El colorista montaje de Paco Mir de Galanteos en Venecia. Foto: Domingo Fernández
El teatro madrileño arranca esté sábado (10) su última temporada con Pinamonti al frente. Recupera, con un reparto vocal de altura, Galanteos en Venecia de Barbieri, una gema del repertorio que no se reponía desde el siglo XIX.
Barbieri era, desde que en 1850 había estrenado Gloria y peluca, el gran forjador de la zarzuela moderna, género en el que ya figuraba por derecho propio Jugar con fuego (1851) y figuraría enseguida Los diamantes de la corona (1854), esta última repuesta en el teatro de la calle de Jovellanos hace tan sólo unos meses. El compositor estaba convencido de la bondad de la música de estos Galanteos: "A mí me gusta esta partitura", decía, aunque reconocía, sin opinar, que el libreto de Luis Olona había sido poco apreciado. La verdad es que el texto, que recrea una acción cuajada de equívocos, conspiraciones y engaños, resulta a día de hoy excesivo y redundante, como espejo de una acción complicada y más bien banal. Los parlamentos son muy largos.
Claro que la música es muy valiosa, y eso es lo relevante. Casares, atinadamente, comenta que la composición "refleja la batalla de Barbieri contra los que lo acusaban de italianismo. Está realizada alternativamente en dos estilos: en ella se contraponen barcarolas italianas y canciones españolas". El clarividente Cotarelo, citado por el mismo autor, veía en la obra "el empeño de conseguir la exacta y feliz adaptación de la música a la letra; sobresale la elegante estructura de la frase musical realzada con ingeniosos acompañamientos maduramente pensados y escritos con la mayor naturalidad".
Naturalidad. He ahí una palabra que refleja bien el estilo limpio, el melodísmo fácil, la frescura de la inspiración, el encanto espontáneo del músico, que contribuirían, ya en 1874, a la forja de esa joya que es El barberillo de Lavapiés. Se pueden encontrar por tanto en la partitura desde las tarantelas y barcarolas hasta las canciones andaluzas; grandes coros y grandes concertati, como el magnífico del Finale del segundo de los tres actos. Hay poca paja entre los 19 números que animan la partitura y que en algún caso, por su colorismo y abigarramiento, por la época en la que se sitúa la acción, conectan con escenas de las también "venecianas" La dogaresa de Millán -contemplada en el mismo teatro hace unos meses- y con La Gioconda de Ponchielli.

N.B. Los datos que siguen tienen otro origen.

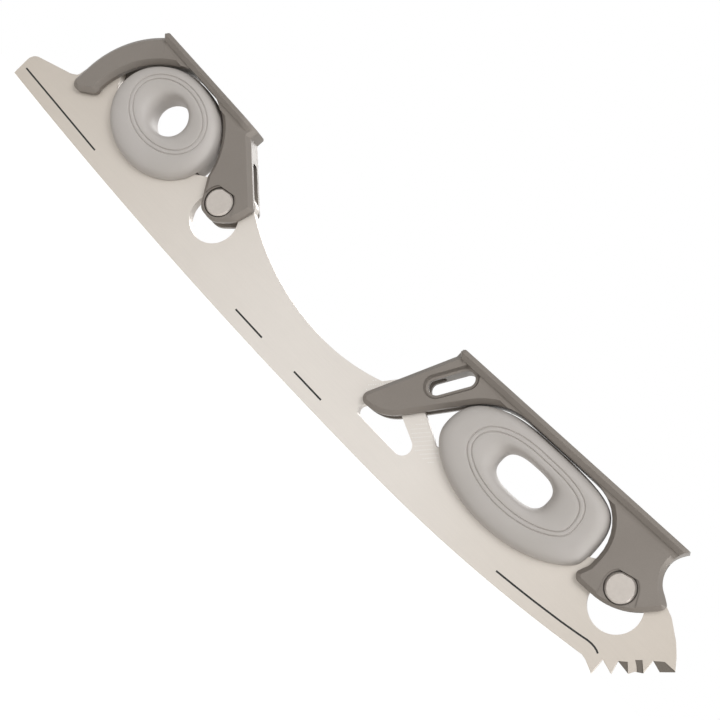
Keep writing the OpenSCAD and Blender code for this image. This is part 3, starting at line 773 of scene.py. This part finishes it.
picks = [(132.15, 8.2, 0), (136.45, 6.4, 0), (135.85, 12, 0), (140.65, 10.7, 0), (139.35, 15, 0),
         (144.15, 14.5, 0), (144.95, 16.3, 0), (147.15, 17.9, 0), (146.55, 22.7, 0), (150.25, 21.7, 0),
         (TOE, 25.05, 0)]
ground_stations = [-TOE + (GROUND_END + TOE) * i / 90 for i in range(91)]
ground = [(x, ground_z(x), 0) for x in ground_stations]
path = anticlockwise(rounded(ground + picks + tops[::-1]))
inner = inset(path, EDGE_BREAK)
sections = ((inner, -RUNNER_HALF), (path, EDGE_BREAK - RUNNER_HALF), (path, RUNNER_HALF - EDGE_BREAK),
            (inner, RUNNER_HALF))
runner = skin("runner", [[(p.x, y, p.y) for p in ring] for ring, y in sections])
triangle = rounded([(23.85, 10.2, 2.2), (60.65, 10.2, 3.3), (29.65, 23.2, 2)], 12)
cut(runner, slab("triangle", same, triangle, -4, 4))
for pivot, offset in ((HEEL_PIVOT, (1.4, -5.2)), (SOLE_PIVOT, (2.5, -4.9))):
    hole = across("hole", same, (pivot[0] + offset[0], pivot[1] + offset[1]), HOLE_R, -4, 4, 96)
    cut(hole, across("boss", same, pivot, BOSS_R, -5, 5, 64))
    cut(runner, hole)
    cut(runner, across("bore", same, pivot, BUSH_R, -4, 4, 64))
stop = heel(HEEL_STOP)
slot_outline = stadium((stop.x, stop.y - STOP_TRAVEL), (stop.x, stop.y), STOP_SLOT_R)
cut(runner, slab("slot", same, slot_outline, -4, 4))


def hollow_section(x):
    """The round hollow ground into the bottom edge, as a cutter's section at one station."""
    z = ground_z(max(-TOE, x))
    corner = math.sqrt(HOLLOW_R ** 2 - HOLLOW_HALF ** 2)
    ring = []
    for k in range(-6, 7):
        y = HOLLOW_HALF * k / 6
        ring.append((x, y, z + math.sqrt(HOLLOW_R ** 2 - y ** 2) - corner))
    return ring + [(x, HOLLOW_HALF, z - 1), (x, -HOLLOW_HALF, z - 1)]


hollow_stations = [-TOE - 1 + (GROUND_END + TOE + 1) * i / 60 for i in range(61)]
cut(runner, skin("hollow", [hollow_section(x) for x in hollow_stations]))


def combine_facet(obj, cutter):
    """Cuts a facet that keeps the cutter's own finish, the steel darkened with painted shade."""
    cutter.data.materials.append(pick_facet_painted_shade)
    mod = obj.modifiers.new("facet", "BOOLEAN")
    mod.operation = "DIFFERENCE"
    mod.solver = "EXACT"
    mod.material_mode = "TRANSFER"
    mod.object = cutter
    apply_all(obj)
    bpy.data.objects.remove(cutter)


def wedge(corners):
    """Cutters that slope into both faces: each corner is (x, z, depth)."""
    cutters = []
    for side in (-1, 1):
        outer = [(x, side * (RUNNER_HALF + 0.6), z) for x, z, depth in corners]
        bottom = [(x, side * (RUNNER_HALF - depth), z) for x, z, depth in corners]
        cutters.append(skin("facet", [outer, bottom]))
    return cutters


runner.data.materials.clear()
runner.data.materials.append(satin_steel)
facets = [[(139.35, 15.05, 0.5), (144.3, 14.2, 0.5), (143.68, 14.9, 0.5), (141.54, 17.0, 0.1)],
          [(142.67, 18.99, 0.1), (144.2, 18.0, 0.3), (145.93, 16.4, 0.5), (147.3, 17.9, 0.5),
           (146.76, 18.3, 0.5), (144.18, 20.59, 0.1)],
          [(146.5, 22.6, 0.2), (150.4, 21.5, 0.5), (153.8, 25.1, 0.5), (153.7, 25.3, 0.5),
           (149.11, 25.02, 0.1)]]
for corners in facets:
    for cutter in wedge(corners):
        combine_facet(runner, cutter)
smooth(runner, 25)
finish_piece(runner, "runner_ground_steel", "blade", None, ("runner",))


def inside(p, outline):
    """Even-odd test of a point against an outline."""
    hit = False
    for a, b in zip(outline, outline[1:] + outline[:1]):
        if (a.y > p.y) != (b.y > p.y) and p.x < a.x + (p.y - a.y) * (b.x - a.x) / (b.y - a.y):
            hit = not hit
    return hit


window_and_rim = inset(anticlockwise(triangle), -0.5)
steel_and_rim = inset(path, 0.5)


def in_steel(p):
    """Whether a dot at a point lies whole on the runner."""
    return inside(p, steel_and_rim) and not inside(p, window_and_rim)


# Engraved lines and etched dots
def ribbon(name, points, width, side):
    """A thin inlaid line that follows points on a face of the runner."""
    left, right = [], []
    for i, p in enumerate(points):
        a = Vector(points[max(0, i - 1)])
        b = Vector(points[min(len(points) - 1, i + 1)])
        d = (b - a).normalized()
        n = Vector((-d.y, d.x)) * width / 2
        left.append(Vector(p) + n)
        right.append(Vector(p) - n)
    ring = left + right[::-1]
    sunk = side * RUNNER_HALF - side * 0.05
    proud = side * RUNNER_HALF + side * 0.015
    return skin(name, [[(p.x, y, p.y) for p in ring] for y in (sunk, proud)])


def join(objects, name):
    """One object from several, whose meshes stay as they are."""
    bm = bmesh.new()
    for obj in objects:
        bm.from_mesh(obj.data)
        bpy.data.objects.remove(obj)
    mesh = bpy.data.meshes.new(name)
    bm.to_mesh(mesh)
    bm.free()
    obj = bpy.data.objects.new(name, mesh)
    bpy.context.scene.collection.objects.link(obj)
    return obj


lines = [[(-151.2, 10.85), (-130, 9.5), (-108.6, 8.1)],
         [(-29.3, 5.15), (-15.5, 4.9)],
         [(0.8, 4.8), (14.3, 4.7)],
         [(94.0, 7.3), (101.6, 8.25), (109.2, 9.3), (119.2, 10.9), (125.5, 12.1), (128.4, 12.75),
          (130.2, 12.95), (131.6, 12.85), (132.7, 12.6), (133.6, 12.2)]]
ribbons = [ribbon("line", points, LINE_WIDTH, side) for points in lines for side in (-1, 1)]
marks = join(ribbons, "engraved_lines")
finish_piece(marks, "engraved_lines", "blade", ink_finish)


def dot_field(name, rows):
    """Geometry Nodes: a small flat disc on each point of the dot rows."""
    cloud = new_object(name, rows, [])
    tree = bpy.data.node_groups.new("etched_dots", "GeometryNodeTree")
    tree.is_modifier = True
    tree.interface.new_socket("Geometry", in_out="INPUT", socket_type="NodeSocketGeometry")
    radius = tree.interface.new_socket("Dot radius", in_out="INPUT", socket_type="NodeSocketFloat")
    tree.interface.new_socket("Geometry", in_out="OUTPUT", socket_type="NodeSocketGeometry")
    source = tree.nodes.new("NodeGroupInput")
    disc = add(tree, "GeometryNodeMeshCylinder", Vertices=10, Radius=source.outputs["Dot radius"],
               Depth=0.00003)
    points = add(tree, "GeometryNodeMeshToPoints", Mesh=source.outputs["Geometry"])
    placed = add(tree, "GeometryNodeInstanceOnPoints", Points=points.outputs["Points"],
                 Instance=disc.outputs["Mesh"], Rotation=(math.pi / 2, 0, 0))
    real = add(tree, "GeometryNodeRealizeInstances", Geometry=placed.outputs["Instances"])
    painted = add(tree, "GeometryNodeSetMaterial", Geometry=real.outputs["Geometry"], Material=etch_finish)
    sink = tree.nodes.new("NodeGroupOutput")
    tree.links.new(painted.outputs["Geometry"], sink.inputs["Geometry"])
    mod = cloud.modifiers.new("dots", "NODES")
    mod.node_group = tree
    mod[radius.identifier] = DOT_R * MM
    apply_all(cloud)
    return cloud


def dot_rows(u_from, u_to, w_from, w_to):
    """Points on both faces, in slanted rows that fill one patch of the sole bracket's frame."""
    along_row = along(ROW_SLANT)
    across_rows = Vector((along_row.y, -along_row.x))
    centre = Vector(((u_from + u_to) / 2, (w_from + w_to) / 2))
    out = []
    for j in range(-8, 9):
        for i in range(-14, 15):
            p = centre + along_row * DOT_PITCH * i + across_rows * ROW_PITCH * j
            if not (u_from < p.x < u_to and w_from < p.y < w_to):
                continue
            q = sole(p)
            if in_steel(q):
                out += [(q.x, side * (RUNNER_HALF + 0.005), q.y) for side in (-1, 1)]
    return out


# One patch on either side of the triangular window
rows = dot_rows(-103, -95.5, -9, -1.5) + dot_rows(-82.5, -69.5, -12.5, -2.5)
dots = dot_field("etched_dots", rows)
finish_piece(dots, "etched_dots", "blade", etch_finish)

# The CAD nodes that stay, with their materials only
for name, material in (("pivot_bush", bronze_finish), ("pin_screw", pin_finish),
                       ("thrust_washers", bearing_finish), ("stop_pin", pin_finish),
                       ("stop_sleeve", sleeve_finish), ("guide_pads", bearing_finish),
                       ("inserts", insert_finish)):
    for side in ("heel", "sole"):
        obj = nodes[side + "_" + name]
        if obj.material_slots:
            for slot in obj.material_slots:
                slot.material = material
        else:
            obj.data.materials.append(material)

# Camera, light and floor. The camera's place and turn were solved from the outline, in metres
CAMERA_AT = (0.15084, -0.47452, 0.02548)
CAMERA_RIGHT = (0.6721, 0.1985, 0.7134)
CAMERA_DOWN = (0.6861, 0.1953, -0.7008)
camera_data = bpy.data.cameras.new("camera")
camera_data.lens = 75
camera_data.sensor_width = 36
camera_data.clip_start = 0.01
camera_data.clip_end = 50
camera = bpy.data.objects.new("camera", camera_data)
right = Vector(CAMERA_RIGHT).normalized()
down = Vector(CAMERA_DOWN)
forward = right.cross(down).normalized()
down = forward.cross(right)
turn = Matrix((right, -down, -forward)).transposed().to_4x4()
camera.matrix_world = Matrix.Translation(CAMERA_AT) @ turn
bpy.context.scene.collection.objects.link(camera)
bpy.context.scene.camera = camera


def lamp(name, place, aim, size, power):
    """A round area lamp that looks at a point."""
    data = bpy.data.lights.new(name, "AREA")
    data.shape = "DISK"
    data.size = size
    data.energy = power
    obj = bpy.data.objects.new(name, data)
    obj.location = place
    obj.rotation_euler = (Vector(aim) - Vector(place)).to_track_quat("-Z", "Y").to_euler()
    bpy.context.scene.collection.objects.link(obj)
    return obj


LAMP_AIM = (0, 0, 0.02)
lamp("key", (0.45, -1.3, 0.95), LAMP_AIM, 0.9, 11.5)
lamp("side", (1.7, -0.1, 0.1), LAMP_AIM, 0.7, 7.0)
lamp("back", (-0.3, 1.2, 0.8), LAMP_AIM, 0.8, 8.0)


def rising(tree, value, start, end):
    """Zero at start, one at end, smooth between."""
    return add(tree, "ShaderNodeMapRange", {"interpolation_type": "SMOOTHSTEP"}, Value=value, From_Min=start,
               From_Max=end).outputs["Result"]


def maths(tree, operation, first, second):
    return add(tree, "ShaderNodeMath", {"operation": operation}, i0=first, i1=second).outputs["Value"]


def seen_as_background(tree):
    """One for rays that show the background: from the camera, off metal and through glass."""
    rays = add(tree, "ShaderNodeLightPath")
    mirrored = maths(tree, "MAXIMUM", rays.outputs["Is Glossy Ray"], rays.outputs["Is Transmission Ray"])
    return maths(tree, "MAXIMUM", rays.outputs["Is Camera Ray"], mirrored)


def studio(name):
    """Lights dull surfaces softly from above, from in front and from the toe's side. The camera, metal and
    glass see plain white instead."""
    world = bpy.data.worlds.new(name)
    world.use_nodes = True
    tree = world.node_tree
    background = tree.nodes["Background"]
    direction = add(tree, "ShaderNodeTexCoord").outputs["Generated"]
    split = add(tree, "ShaderNodeSeparateXYZ", Vector=direction)
    level = rising(tree, split.outputs["Z"], -0.15, 0.3)
    overhead = maths(tree, "MULTIPLY", rising(tree, split.outputs["Z"], -0.1, 0.6), 0.27)
    front = maths(tree, "MULTIPLY", rising(tree, split.outputs["Y"], -0.1, -0.9), level)
    toeward = maths(tree, "MULTIPLY", rising(tree, split.outputs["X"], 0.2, 0.9), level)
    above_and_front = maths(tree, "ADD", overhead, maths(tree, "MULTIPLY", front, 0.4))
    toeward_and_rest = maths(tree, "ADD", maths(tree, "MULTIPLY", toeward, 0.5), 0.02)
    light = maths(tree, "ADD", above_and_front, toeward_and_rest)
    shown = add(tree, "ShaderNodeMixRGB", Fac=seen_as_background(tree), Color1=light,
                Color2=(1, 1, 1, 1)).outputs["Color"]
    tree.links.new(shown, background.inputs["Color"])
    background.inputs["Strength"].default_value = 1.0
    return world


bpy.context.scene.world = studio("studio")

FLOOR_HALF = 6000
FLOOR_Z = -220
floor_corners = [(-FLOOR_HALF, -FLOOR_HALF, FLOOR_Z), (FLOOR_HALF, -FLOOR_HALF, FLOOR_Z),
                 (FLOOR_HALF, FLOOR_HALF, FLOOR_Z), (-FLOOR_HALF, FLOOR_HALF, FLOOR_Z)]
floor = new_object("floor", floor_corners, [(0, 1, 2, 3)])
material, tree, shader, place = start_material("pale_paper_floor")
glow = maths(tree, "MULTIPLY", seen_as_background(tree), 0.8)
tree.links.new(glow, shader.inputs["Emission Strength"])
shader.inputs["Emission Color"].default_value = (1, 1, 1, 1)
shader.inputs["Base Color"].default_value = colour("#CFCCC8")
shader.inputs["Roughness"].default_value = 0.9
floor.data.materials.append(material)

bpy.context.scene.view_settings.view_transform = "Standard"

Para estas representaciones se cuenta con la dirección musical del animado, animoso y diligente Cristóbal Soler, que sabe entender por lo común el característico lenguaje de este tipo de obras, que han de moverse, sobre un fondo de severo control rítmico, con gran flexibilidad y aparente espontaneidad, a lo largo de un discurso que nunca ha de perder su progresión. Paco Mir, que se ha hecho ya un nombre en este tipo de espectáculos, por la gracia que imprime a sus visiones escénicas, es el regista.
Hay que reconocer que el equipo vocal es de altos vuelos, de lo mejor que se puede encontrar hoy por aquí. Aparece encabezado por el buen barítono -sólido, homogéneo, de excelente pasta- que es José Antonio López, sobrio fraseador. A su lado, en las partes principales, un tenor claro y penetrante, Carlos Cosías, una soprano lírico-ligera de luminoso timbre y arte muy medido, Sonia de Munck, y una mezzo de bellos reflejos y muy segura emisión, Cristina Faus.